Catenaa, Saturday, May 24, 2025- Russia’s darknet markets bucked a global downturn in illicit crypto activity last year, with on-chain sales soaring 68% even as international darknet trade shrank by 15%, blockchain analytics firm Chainalysis reported.
In a May 16 report, Chainalysis highlighted that while most global markets saw a drop in darknet crypto transactions, Russian platforms surged, led by the rise of the “Kraken” darknet market.
The market – not affiliated with the US-based Kraken crypto exchange – eclipsed rivals to become the top-earning darknet hub in 2024, raking in $737 million.

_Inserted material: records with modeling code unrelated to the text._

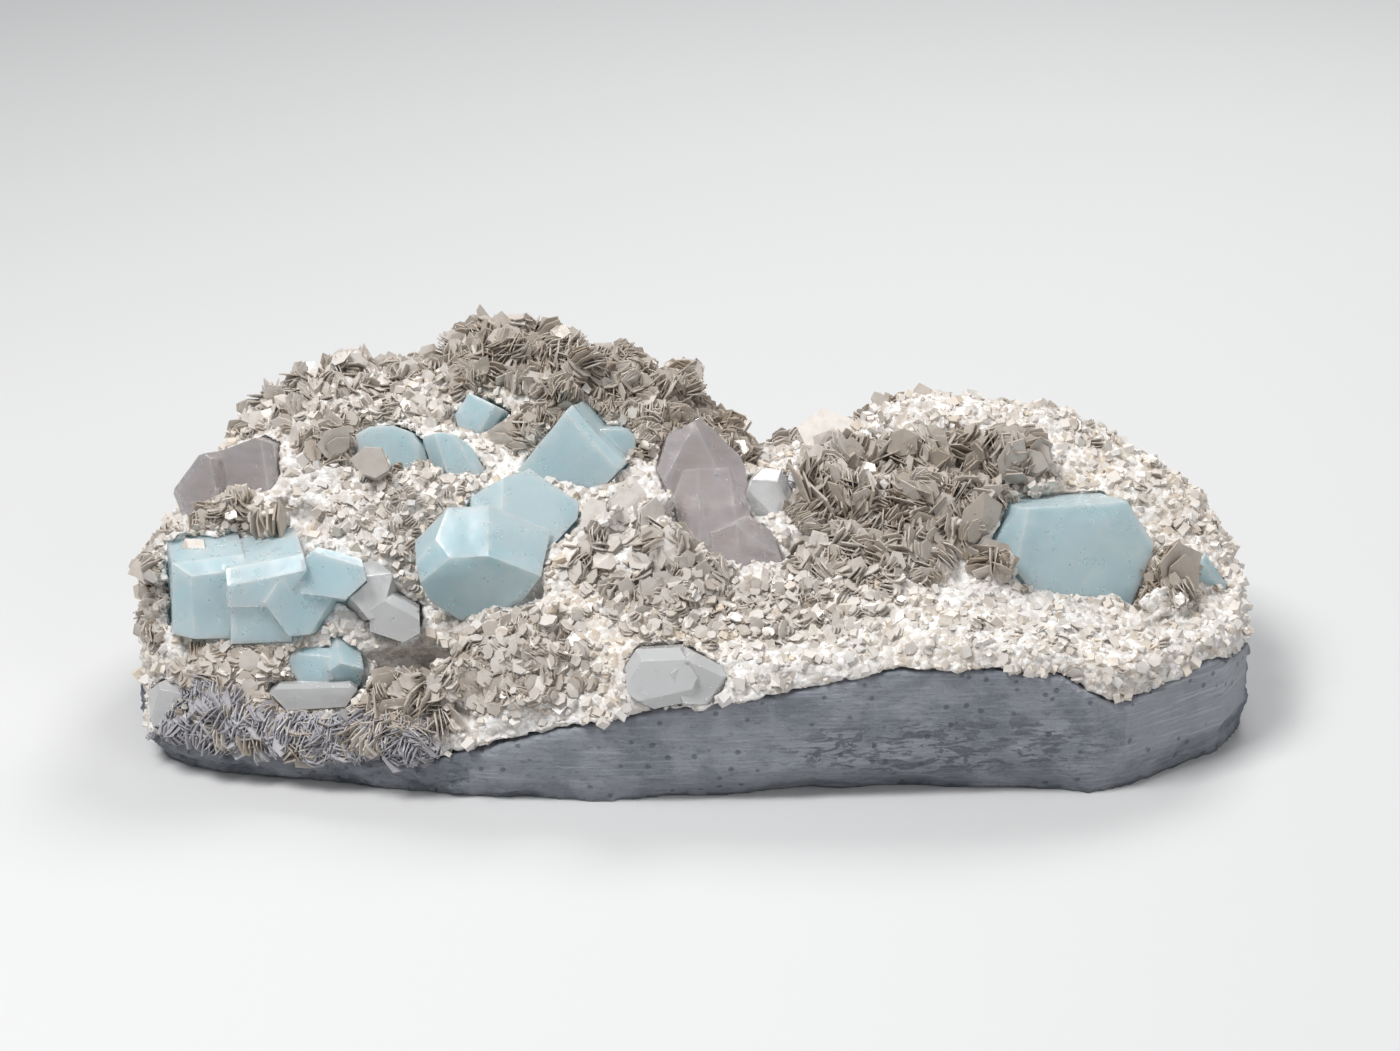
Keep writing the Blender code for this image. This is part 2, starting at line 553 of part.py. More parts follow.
def main():
    for old in list(bpy.data.objects):
        bpy.data.objects.remove(old)
    specimen = new_collection("aquamarine_specimen")
    cutters = new_collection("cutters")
    books = new_collection("mica_books")
    for helper in (cutters, books):
        helper.hide_render = True

    for name, specs, kind, neighbours in PIECES:
        piece = new_object(name, crystal_block(specs[0]), specimen)
        for spec in specs[1:]:
            boolean(piece, "UNION", new_object(f"{name} part", crystal_block(spec), cutters, cutter=True))
        make_room(piece, [spec for others in neighbours for spec in others], cutters)
        keep_main_body(piece)
        give_material(piece, kind)

    every_block = [spec for _, specs, _, _ in PIECES for spec in specs]
    crust = new_object("feldspar_crust", crust_body(), specimen)
    boolean(crust, "INTERSECT", new_object("above joint", joint_slab(True), cutters, cutter=True))
    scatter_books(books)
    for book in books.objects:
        boolean(crust, "UNION", book)
    make_room(crust, every_block, cutters)
    keep_main_body(crust)
    give_material(crust, "pale_feldspar")

    rock = new_object("wall_rock", rock_body(), specimen)
    boolean(rock, "INTERSECT", new_object("below joint", joint_slab(False), cutters, cutter=True))
    make_room(rock, every_block, cutters)
    keep_main_body(rock)
    give_material(rock, "grey_rock")


main()
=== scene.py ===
"""Aquamarine specimen: blue crystals, smoky quartz and mica books on a pale feldspar crust over grey rock."""

import math

import bmesh
import bpy
import numpy as np
from bpy.props import FloatProperty, FloatVectorProperty, IntProperty, PointerProperty
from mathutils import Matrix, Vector
from mathutils.bvhtree import BVHTree


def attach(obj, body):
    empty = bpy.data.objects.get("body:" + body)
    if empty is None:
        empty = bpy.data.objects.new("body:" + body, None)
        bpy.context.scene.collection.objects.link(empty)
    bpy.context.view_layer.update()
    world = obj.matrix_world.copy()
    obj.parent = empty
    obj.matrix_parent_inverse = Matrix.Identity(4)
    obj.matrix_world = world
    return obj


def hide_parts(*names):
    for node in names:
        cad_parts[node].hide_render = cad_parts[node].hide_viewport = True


bl_info = {
    "name": "Aquamarine specimen",
    "version": (1, 0, 0),
    "blender": (4, 5, 0),
    "location": "View3D > Sidebar > Specimen",
    "description": "Builds the detailed surfaces of an aquamarine specimen around its solid model",
    "category": "Add Mesh",
}

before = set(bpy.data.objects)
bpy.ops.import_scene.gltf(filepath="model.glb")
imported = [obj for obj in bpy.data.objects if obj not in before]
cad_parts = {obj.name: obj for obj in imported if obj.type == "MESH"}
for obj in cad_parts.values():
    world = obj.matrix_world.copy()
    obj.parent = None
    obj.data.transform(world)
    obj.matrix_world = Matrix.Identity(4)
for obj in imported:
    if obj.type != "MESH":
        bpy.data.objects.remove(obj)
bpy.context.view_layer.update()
MM = 0.001

CRYSTAL_NODES = [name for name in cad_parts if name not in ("wall_rock", "feldspar_crust")]

# Patches of the crust with a growth of their own. Millimetres and degrees.
# region, centre, reach, books, leaves in a book, leaf radius, fan, tint, lean of the books from upright
MICA_PATCHES = [
    ("ridge", (-50, 36, 84), (20, 16, 12), 230, (3, 7), (2.4, 4.2), 60, 0.35, 35),
    ("ridge", (-18, 30, 78), (28, 18, 12), 300, (3, 7), (2.4, 4.2), 60, 0.4, 35),
    ("ridge", (4, 30, 66), (16, 20, 14), 150, (3, 7), (2.2, 3.8), 60, 0.45, 35),
    ("ridge", (-28, 10, 70), (20, 14, 10), 140, (3, 7), (2.0, 3.6), 60, 0.4, 40),
    ("left", (-98, 26, 78), (42, 24, 14), 330, (1, 4), (1.6, 3.2), 50, 0.12, 50),
    ("left", (-86, 4, 70), (16, 10, 8), 60, (3, 7), (2.4, 4.0), 70, 0.3, 45),
    ("left", (-122, -16, 54), (10, 8, 10), 60, (3, 7), (2.0, 3.6), 50, 0.35, 45),
    ("left", (-139, -24, 42), (9, 22, 16), 110, (2, 5), (1.8, 3.4), 50, 0.25, 50),
    ("right", (34, -6, 62), (12, 18, 12), 110, (4, 8), (2.8, 4.8), 75, 0.3, 40),
    ("right", (52, -6, 60), (16, 20, 12), 150, (4, 8), (2.6, 4.6), 75, 0.35, 40),
    ("right", (76, -2, 66), (20, 16, 14), 190, (4, 8), (2.6, 4.6), 75, 0.35, 40),
    ("right", (74, -22, 54), (12, 14, 10), 80, (3, 7), (2.6, 4.4), 70, 0.3, 45),
    ("right", (46, -30, 52), (20, 12, 10), 130, (3, 6), (2.0, 3.8), 70, 0.25, 55),
    ("right", (126, -24, 42), (10, 10, 8), 50, (4, 8), (2.0, 3.4), 50, 0.5, 40),
    ("front", (-10, -38, 52), (26, 12, 10), 120, (2, 5), (1.8, 3.6), 60, 0.15, 55),
    ("front", (-46, -58, 34), (22, 14, 12), 380, (3, 6), (1.5, 2.8), 30, 0.25, 75),
    ("front", (-70, -52, 26), (16, 14, 12), 210, (3, 6), (1.6, 3.0), 30, 0.35, 75),
    ("front", (14, -48, 44), (40, 14, 8), 300, (2, 5), (1.2, 2.4), 36, 0.1, 70),
    ("front", (90, -56, 38), (50, 14, 10), 60, (1, 3), (1.2, 2.2), 40, 0.02, 75),
    ("lower_left", (-112, -50, 24), (24, 10, 12), 280, (3, 6), (1.7, 3.2), 30, 0.3, 75),
    ("lower_left", (-72, -58, 20), (14, 8, 8), 50, (4, 8), (3.2, 5.0), 50, 0.25, 25),
    ("lower_left", (-100, -60, 16), (42, 8, 6), 130, (3, 7), (2.2, 4.2), 40, 0.2, 30),
    ("slope", (108, 10, 56), (46, 50, 30), 130, (1, 4), (1.0, 2.4), 40, 0.15, 60),
    ("slope", (-74, -20, 58), (24, 22, 20), 120, (2, 5), (0.9, 1.8), 40, 0.1, 50),
    ("back", (-60, 60, 50), (70, 22, 34), 380, (2, 6), (1.8, 3.6), 50, 0.25, 55),
    ("back", (60, 60, 44), (70, 22, 30), 300, (2, 6), (1.8, 3.6), 50, 0.25, 55),
]

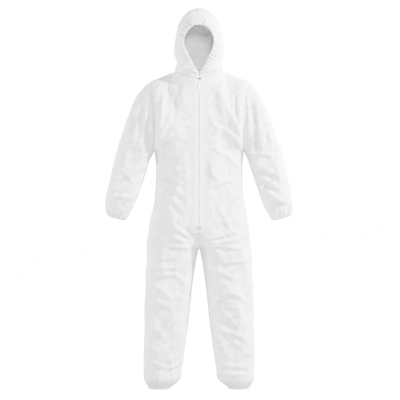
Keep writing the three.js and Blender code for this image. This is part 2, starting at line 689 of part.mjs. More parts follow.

The shift comes as traditional players like Mega and Blacksprut saw revenues tumble by over 50% and 13.6%, respectively. The collapse of Hydra in 2022 fractured Russia’s underground economy, but many of its affiliates regrouped under new platforms, fueling Kraken’s growth.
Chainalysis observed a growing trend of outsourcing operations among darknet vendors to third-party logistics and tech providers such as iKlad.biz and Klad.cc. Meanwhile, regulatory crackdowns have intensified. In late 2024, Hydra founder Stanislav Moiseyev was sentenced to life in prison by a Russian court.
Criminals are also adapting their tools. Monero, a privacy-focused cryptocurrency, is increasingly replacing Bitcoin due to its untraceable nature. Simultaneously, vendors are shifting from centralized exchanges to decentralized finance (DeFi) platforms, avoiding traditional know-your-customer protocols.
While global law enforcement has made arrests, including the US indictment of Incognito Market’s alleged operator, Rui-Siang Lin, experts warn that the move to DeFi and privacy coins poses new challenges for regulators trying to dismantle illicit crypto networks.